The Lady Street Koban was largely funded by the Milton S. Eisenhower Foundation as a pet project of then-Chief Charles Austin, a member of one of the foundation’s advisory boards. It was one of the first attempts at community policing in South Carolina and the U.S.
Kelly says the koban was first and foremost a safe haven for the community, and he learned rather quickly that Waverly didn’t need a super cop but a friend, a mentor, a real person – a shoulder to lean on, an ear to listen.
Sometimes, that shoulder became a metaphorical kick in the pants, as it did with Chesley, a former drug addict and thief who is now an HIV counselor. Once adversaries but now friends, he and Kelly have weekly calls to reminisce and talk about the future. Chesley asked Columbia Voice to use only his first name for privacy.
“Sometimes you have to have an intervention, and sometimes people have to convene, or come into your life, or something has to trigger a response – a change – and I guess he’s one of the ones that triggered a change in my life,” Chesley said. “The attitude was to stay out of his way, but I’m glad he didn’t stay out of my way.”

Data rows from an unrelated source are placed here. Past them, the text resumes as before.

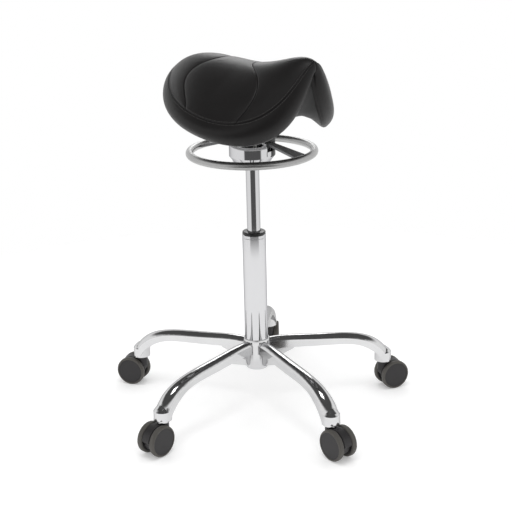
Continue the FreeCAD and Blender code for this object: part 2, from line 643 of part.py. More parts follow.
def angle_at(forward):
    """The seam's angle at a distance forward of the axis, found by halving."""
    low, high = 0.0, math.pi
    for _ in range(40):
        middle = (low + high) / 2
        if seam_point(middle).x > forward:
            low = middle
        else:
            high = middle
    return (low + high) / 2


def top_point(angle, part):
    """The top surface, from its middle at part 0 to the seam at part 1."""
    seam = seam_point(angle)
    forward = SEAM_LENGTH[0] + (seam.x - SEAM_LENGTH[0]) * part
    sideways = seam.y * part
    edge = seam_point(angle_at(forward))
    across = min(abs(sideways) / max(edge.y, 0.01), 1.0)
    ends = max(-1.0, min(1.0, forward / 180.0))
    target = ROUND_FRONT if ends > 0 else ROUND_REAR
    round_ = ROUND_MIDDLE + (target - ROUND_MIDDLE) * abs(ends)
    fall = (math.hypot(across, round_) - round_) / (math.hypot(1.0, round_) - round_)
    ridge = ridge_height(forward)
    return V(forward, sideways, ridge - (ridge - edge.z) * fall)


def band_point(angle, part):
    """The border band, from the seam at part 0 to the rim at part 1."""
    seam, rim = seam_point(angle), rim_point(angle)
    along = seam_point(angle + 0.001) - seam_point(angle - 0.001)
    out = along.cross(rim - seam)
    out.normalize()
    if out.dot(seam - V(SEAM_LENGTH[0], 0, RIM_HEIGHT[0])) < 0:
        out = out * -1
    front = max(math.cos(angle), 0.0) ** 2
    bulge = BAND_BULGE_SIDE + (BAND_BULGE_FRONT - BAND_BULGE_SIDE) * front
    return seam + (rim - seam) * part + out * (bulge * 4 * part * (1 - part))


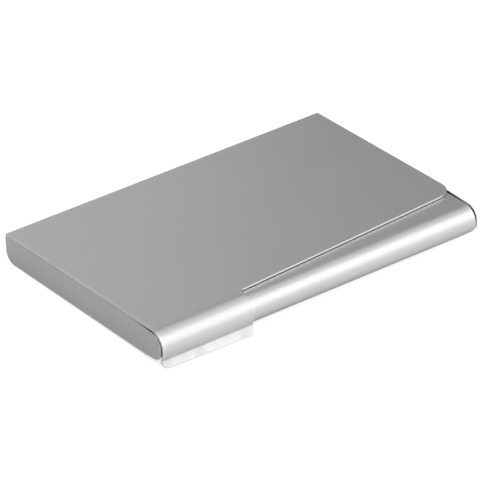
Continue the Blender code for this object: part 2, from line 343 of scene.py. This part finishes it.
def add_tree(made, net, **inputs):
    """Give an object the tree as a modifier, with values for its named inputs."""
    modifier = made.modifiers.new(net.tree.name, "NODES")
    modifier.node_group = net.tree
    for item in net.tree.interface.items_tree:
        label = item.name.replace(" ", "_").lower()
        if item.in_out == "INPUT" and label in inputs:
            modifier[item.identifier] = inputs[label]


def plain_mesh(made):
    """The mesh that an object's modifiers give. The object and its modifiers are removed."""
    graph = bpy.context.evaluated_depsgraph_get()
    evaluated = made.evaluated_get(graph)
    mesh = bpy.data.meshes.new_from_object(evaluated, preserve_all_data_layers=True, depsgraph=graph)
    bpy.data.objects.remove(made)
    return mesh


bending, given = new_tree("bend the blank", {
    "Blank": "Geometry",
    "Bend line": "Object",
    "Across": "Vector",
    "Face finish": "Material",
    "Edge finish": "Material",
})
flat, line_object, across, face_finish, edge_finish = given
reach = bending.add("ShaderNodeSeparateXYZ", None, [bending.add("GeometryNodeInputPosition")])
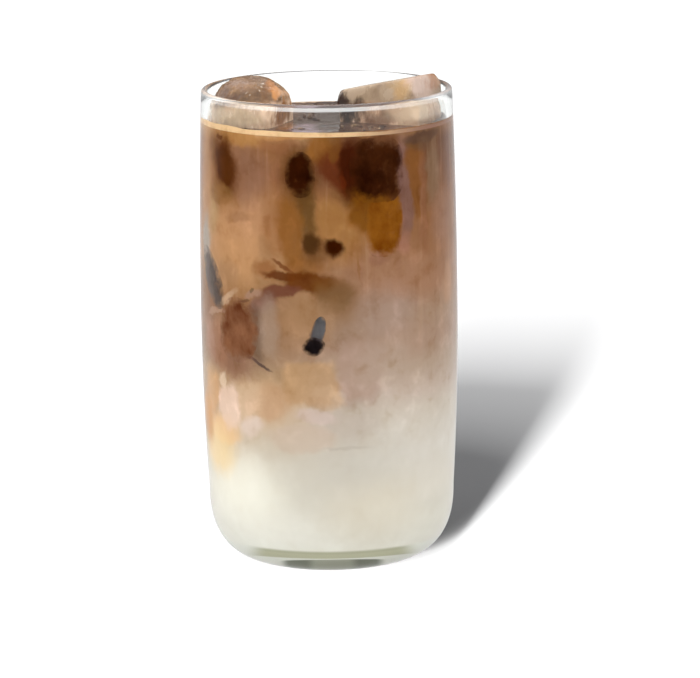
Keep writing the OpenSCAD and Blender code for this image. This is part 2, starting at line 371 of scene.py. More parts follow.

The koban’s large community room also housed the City of Columbia Koban after-school program. “Koban kids” were helped with homework and taught life skills, but the primary focus was keeping them off the streets.
Former koban kid Keith Terry, now transportation manager for safety and training at Richland School District 1, said interacting with Kelly changed his stigmatized view of police. Under Kelly’s watchful but caring eye, Terry said, he found a father figure and was put on a path to success.
Terry and other koban kids had to turn in their report cards to the koban. He said he’d already been warned by three seventh-grade teachers to talk less and pay more attention.
“I’ll never forget one day a knock comes at the door in class and in comes Melron Kelly,” Terry said.
Kelly sat in on his classes and made sure he paid attention, Terry said.
“When I got back to koban, Melron explained to me why he did that. He said, ‘You have potential that you can’t see but others can see in you,’” Terry said.
The koban is still there, but priorities changed. Austin, now a dean at nearby Benedict College, became city manager. Money moved to more urgent needs, funding was cut and the koban is now largely defunct. Two police officers still live there, as Kelly did, but are not assigned to the neighborhood.
Kelly says many of the Historic Waverly residents he grew to love have since moved or died, but he still hopes the neighborhood can continue its comeback and see many of its homes restored. He thinks his time spent in the koban still helps keep crime low and mostly property-related.
The koban gave residents inured to crime “a true voice in how they were being policed and how they could change what was happening.”
“We were able to make an indelible mark in the crime because we empowered the neighbors to really stand up,” Kelly said.
Inspired by his time with the koban kids, Kelly, by then deputy chief, formed an alliance in 2016 between the police and Esper’s Sowing Seeds into the Midlands, which tries to keep young people from sliding into crime and prison.
After learning that the program needed a permanent home, Kelly arranged for Sowing Seeds to use the koban community room.
“He’s a learner and he’s a teacher and he’s a giver,” Esper said. “Whether he knows it or not, he’s a philanthropist, and I think that the level in which he gives is so selfless.”
Kelly credits his successful career and community influence to the koban and Historic Waverly.
“I’m 100 percent positive because I didn’t see myself – and it’s funny to say this – as a police officer,” Kelly said. “I saw myself as part of the community, and I just happened to be a cop.”